The development team at COSBI is also taking advantage of new parallel diagnostic tools in Visual Studio 2010, which includes new Parallel Stacks and Parallel Tasks windows for debugging code. Visual Studio 2010 Premium and Ultimate also have a new Concurrency Visualizer, which is integrated with the profiler. The visualizations provide graphical, tabular, and numerical data about how a multithreaded application interacts with itself and other programs, enabling developers to quickly identify areas of concern and navigate through call stacks and to relevant call sites in the source code. “The Concurrency Visualizer in Visual Studio 2010 has been especially useful, as it helps us see which parts of the code are bottlenecks and should be parallelized first,” says Dematté.

Moving Parallel Workloads to the Cloud

Today, Dematté and others at COSBI are focused on moving simulation workloads from on-premises systems to the cloud—or, more specifically, to the Windows Azure platform. Along the same lines, Dematté is evaluating new features introduced in Windows HPC Server 2008 R2 Service Pack 1, such as the ability to augment the institute’s on-premises HPC cluster with Windows Azure worker nodes.

“We use computing resources such as our HPC cluster in an unpredictable manner; at times it’s overloaded, and at times it’s dormant for days or weeks,” says Dematté. “Cloud computing provides great elasticity, enabling us to always have enough computing resources at hand. We can ask for several virtual machines, quickly provision them, and give them back when they’re no longer needed, only paying for the computing time we use. Other advantages of offloading computing workloads include the elimination of system maintenance and an improved ability to share the software we develop with others outside of COSBI.”

COSBI has migrated the most computationally demanding workloads to Windows Azure and is actively working on transitioning additional ones to the cloud. “We’ve found the Windows Azure tools for Visual Studio 2010 to be quite strong—including the ability to test applications locally before deploying them to the cloud,” says Dematté. “It’s all very, very promising.”

Benefits

With Microsoft software, COSBI has a unified platform and toolset for building parallel solutions that run on desktop PCs, on HPC clusters, and in the cloud. Through its use of that platform, COSBI is achieving the high levels of performance needed to model, simulate, and analyze complex biological processes. The result is the design and implementation of more scalable simulation tools—firmly grounded in new, massively parallel paradigms. “By helping researchers easily harness the power of parallel computing, we’re enabling them to further their research in the areas of medical science, biology, bio-information, and complex systems in general,” says Professor Corrado Priami, President and Chief Executive Officer at COSBI.

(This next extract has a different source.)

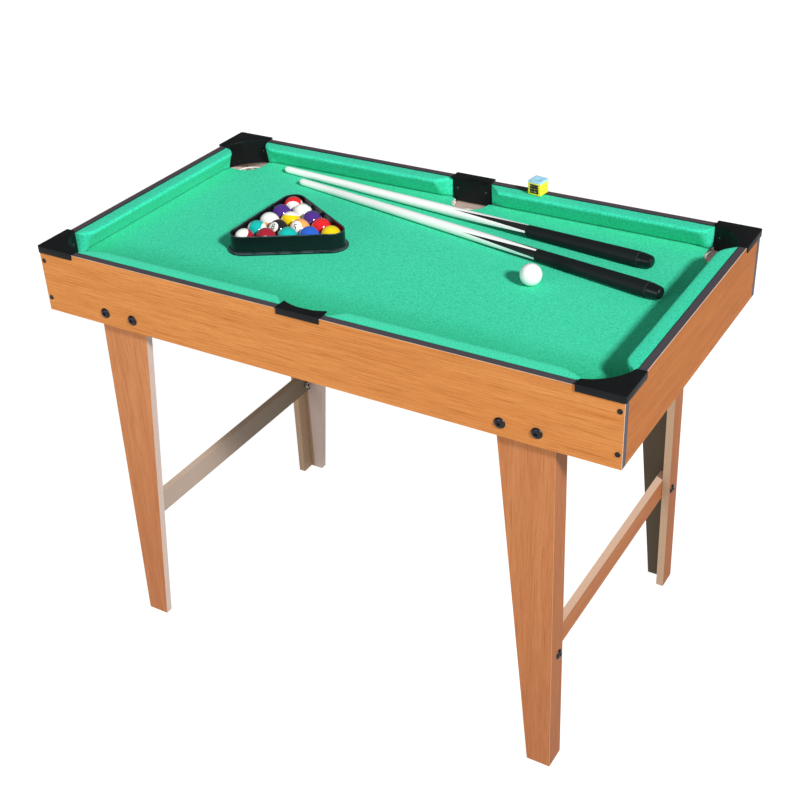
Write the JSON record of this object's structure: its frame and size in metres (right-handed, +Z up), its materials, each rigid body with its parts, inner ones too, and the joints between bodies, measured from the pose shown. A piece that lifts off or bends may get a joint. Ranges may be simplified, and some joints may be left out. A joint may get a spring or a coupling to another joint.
{
  "type": "mini pool table",
  "caption": "Small pool table on splayed angle legs, with cushioned rails, cord pocket nets, two cues, racked balls and chalk.",
  "frame": {"origin": "on the floor under the middle of the table", "axes": "+X along the table's length towards the cues' butts, +Y across it towards the rear, +Z up"},
  "size_m": [0.918, 0.5068, 0.6808],
  "materials": {
    "beech_laminate": "printed beech-grain laminate, satin, fine streaks along the boards",
    "reddish_beech_laminate": "printed beech-grain laminate, satin, redder, grain along the boards",
    "raw_board": "raw fibreboard, matte, speckled",
    "green_felt": "bright green needled felt, matte",
    "black_plastic": "black moulded plastic, satin",
    "black_metal": "black oxide, domed, satin",
    "white_cord": "white knotted cord",
    "white_lacquer": "white lacquer, glossy",
    "black_grip": "black lacquer, satin, with white spear points and a glossy rubber bumper",
    "black_gloss_plastic": "black plastic, glossy",
    "blue_chalk": "light blue chalk in a yellow paper wrap",
    "white_ball": "polished white resin",
    "ball_01": "polished resin, solid colour and a number",
    "ball_02": "polished resin, solid colour and a number",
    "ball_03": "polished resin, solid colour and a number",
    "ball_04": "polished resin, solid colour and a number",
    "ball_05": "polished resin, solid colour and a number",
    "ball_06": "polished resin, solid colour and a number",
    "ball_07": "polished resin, solid colour and a number",
    "ball_08": "polished resin, solid colour and a number",
    "ball_09": "polished resin, white with a broad band and a number",
    "ball_10": "polished resin, white with a broad band and a number",
    "ball_11": "polished resin, white with a broad band and a number",
    "ball_12": "polished resin, white with a broad band and a number",
    "ball_13": "polished resin, white with a broad band and a number",
    "ball_14": "polished resin, white with a broad band and a number",
    "ball_15": "polished resin, white with a broad band and a number"
  },
  "bodies": {
    "table": {"apron_front": "beech_laminate", "apron_rear": "beech_laminate", "apron_left": "beech_laminate", "apron_right": "beech_laminate", "playfield_board": "raw_board", "bed_cloth": "green_felt", "cushion_front_left": "green_felt", "cushion_front_right": "green_felt", "cushion_rear_left": "green_felt", "cushion_rear_right": "green_felt", "cushion_left_end": "green_felt", "cushion_right_end": "green_felt", "corner_cap_front_left": "black_plastic", "corner_cap_front_right": "black_plastic", "corner_cap_rear_left": "black_plastic", "corner_cap_rear_right": "black_plastic", "side_cap_front": "black_plastic", "side_cap_rear": "black_plastic", "pocket_net_front_left": "white_cord", "pocket_net_front_middle": "white_cord", "pocket_net_front_right": "white_cord", "pocket_net_rear_left": "white_cord", "pocket_net_rear_middle": "white_cord", "pocket_net_rear_right": "white_cord", "leg_front_left": "reddish_beech_laminate", "leg_front_right": "reddish_beech_laminate", "leg_rear_left": "reddish_beech_laminate", "leg_rear_right": "reddish_beech_laminate", "stretcher_left": "reddish_beech_laminate", "stretcher_right": "reddish_beech_laminate", "leg_bolt_front_left_inner": "black_metal", "leg_bolt_front_left_outer": "black_metal", "leg_bolt_front_right_inner": "black_metal", "leg_bolt_front_right_outer": "black_metal", "leg_bolt_rear_left_inner": "black_metal", "leg_bolt_rear_left_outer": "black_metal", "leg_bolt_rear_right_inner": "black_metal", "leg_bolt_rear_right_outer": "black_metal"},
    "cue_1": {"cue_1_shaft": "white_lacquer", "cue_1_butt": "black_grip"},
    "cue_2": {"cue_2_shaft": "white_lacquer", "cue_2_butt": "black_grip"},
    "triangle_rack": {"triangle_rack": "black_gloss_plastic"},
    "chalk": {"chalk_cube": "blue_chalk"},
    "cue_ball": {"cue_ball": "white_ball"},
    "ball_01": {"ball_01": "ball_01"},
    "ball_02": {"ball_02": "ball_02"},
    "ball_03": {"ball_03": "ball_03"},
    "ball_04": {"ball_04": "ball_04"},
    "ball_05": {"ball_05": "ball_05"},
    "ball_06": {"ball_06": "ball_06"},
    "ball_07": {"ball_07": "ball_07"},
    "ball_08": {"ball_08": "ball_08"},
    "ball_09": {"ball_09": "ball_09"},
    "ball_10": {"ball_10": "ball_10"},
    "ball_11": {"ball_11": "ball_11"},
    "ball_12": {"ball_12": "ball_12"},
    "ball_13": {"ball_13": "ball_13"},
    "ball_14": {"ball_14": "ball_14"},
    "ball_15": {"ball_15": "ball_15"}
  },
  "joints": [
    {"name": "cue_1_lift", "type": "slide", "parent": "table", "child": "cue_1", "axis": [0, 0, 1], "range_m": [0, 0.12]},
    {"name": "cue_2_lift", "type": "slide", "parent": "table", "child": "cue_2", "axis": [0, 0, 1], "range_m": [0, 0.12]},
    {"name": "triangle_rack_lift", "type": "slide", "parent": "table", "child": "triangle_rack", "axis": [0, 0, 1], "range_m": [0, 0.1]},
    {"name": "chalk_lift", "type": "slide", "parent": "table", "child": "chalk", "axis": [0, 0, 1], "range_m": [0, 0.05]},
    {"name": "cue_ball_lift", "type": "slide", "parent": "table", "child": "cue_ball", "axis": [0, 0, 1], "range_m": [0, 0.06]},
    {"name": "ball_01_lift", "type": "slide", "parent": "table", "child": "ball_01", "axis": [0, 0, 1], "range_m": [0, 0.06]},
    {"name": "ball_02_lift", "type": "slide", "parent": "table", "child": "ball_02", "axis": [0, 0, 1], "range_m": [0, 0.06]},
    {"name": "ball_03_lift", "type": "slide", "parent": "table", "child": "ball_03", "axis": [0, 0, 1], "range_m": [0, 0.06]},
    {"name": "ball_04_lift", "type": "slide", "parent": "table", "child": "ball_04", "axis": [0, 0, 1], "range_m": [0, 0.06]},
    {"name": "ball_05_lift", "type": "slide", "parent": "table", "child": "ball_05", "axis": [0, 0, 1], "range_m": [0, 0.06]},
    {"name": "ball_06_lift", "type": "slide", "parent": "table", "child": "ball_06", "axis": [0, 0, 1], "range_m": [0, 0.06]},
    {"name": "ball_07_lift", "type": "slide", "parent": "table", "child": "ball_07", "axis": [0, 0, 1], "range_m": [0, 0.06]},
    {"name": "ball_08_lift", "type": "slide", "parent": "table", "child": "ball_08", "axis": [0, 0, 1], "range_m": [0, 0.06]},
    {"name": "ball_09_lift", "type": "slide", "parent": "table", "child": "ball_09", "axis": [0, 0, 1], "range_m": [0, 0.06]},
    {"name": "ball_10_lift", "type": "slide", "parent": "table", "child": "ball_10", "axis": [0, 0, 1], "range_m": [0, 0.06]},
    {"name": "ball_11_lift", "type": "slide", "parent": "table", "child": "ball_11", "axis": [0, 0, 1], "range_m": [0, 0.06]},
    {"name": "ball_12_lift", "type": "slide", "parent": "table", "child": "ball_12", "axis": [0, 0, 1], "range_m": [0, 0.06]},
    {"name": "ball_13_lift", "type": "slide", "parent": "table", "child": "ball_13", "axis": [0, 0, 1], "range_m": [0, 0.06]},
    {"name": "ball_14_lift", "type": "slide", "parent": "table", "child": "ball_14", "axis": [0, 0, 1], "range_m": [0, 0.06]},
    {"name": "ball_15_lift", "type": "slide", "parent": "table", "child": "ball_15", "axis": [0, 0, 1], "range_m": [0, 0.06]}
  ]
}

Unified Software Stack for Scientific Computing

Microsoft software gives COSBI a comprehensive software stack for building and running parallel applications. Components of that stack include operating systems, runtimes, and cloud services that enable efficient and scalable parallel execution; libraries and language features that enable developers to easily express parallelism in their applications; and tools that simplify the process of developing, debugging, optimizing, deploying, and managing parallel applications.

“We’ve found Microsoft software to be very wellsuited to scientific computing,” says Dematté. “It’s great to be able to develop, debug, and run applications on a single, integrated platform.”

Ease of Development, Debugging, and Deployment

With Microsoft software, COSBI has the tools required to develop parallel applications with ease. The parallel libraries in the .NET Framework 4 are proving to be especially useful for developers like Dematté, who can now easily write parallel applications. “In the past, parallel programming required an extensive focus on low-level concepts such as thread management and race conditions,” says Dematté. “Today, with proven libraries for parallel computing a core part of the .NET Framework, we’re able to focus on the science of our work instead of how to parallelize it for better performance. New features in Visual Studio 2010 make my job even easier, providing the profiling and other tools necessary to identify bottlenecks and debug parallel code.”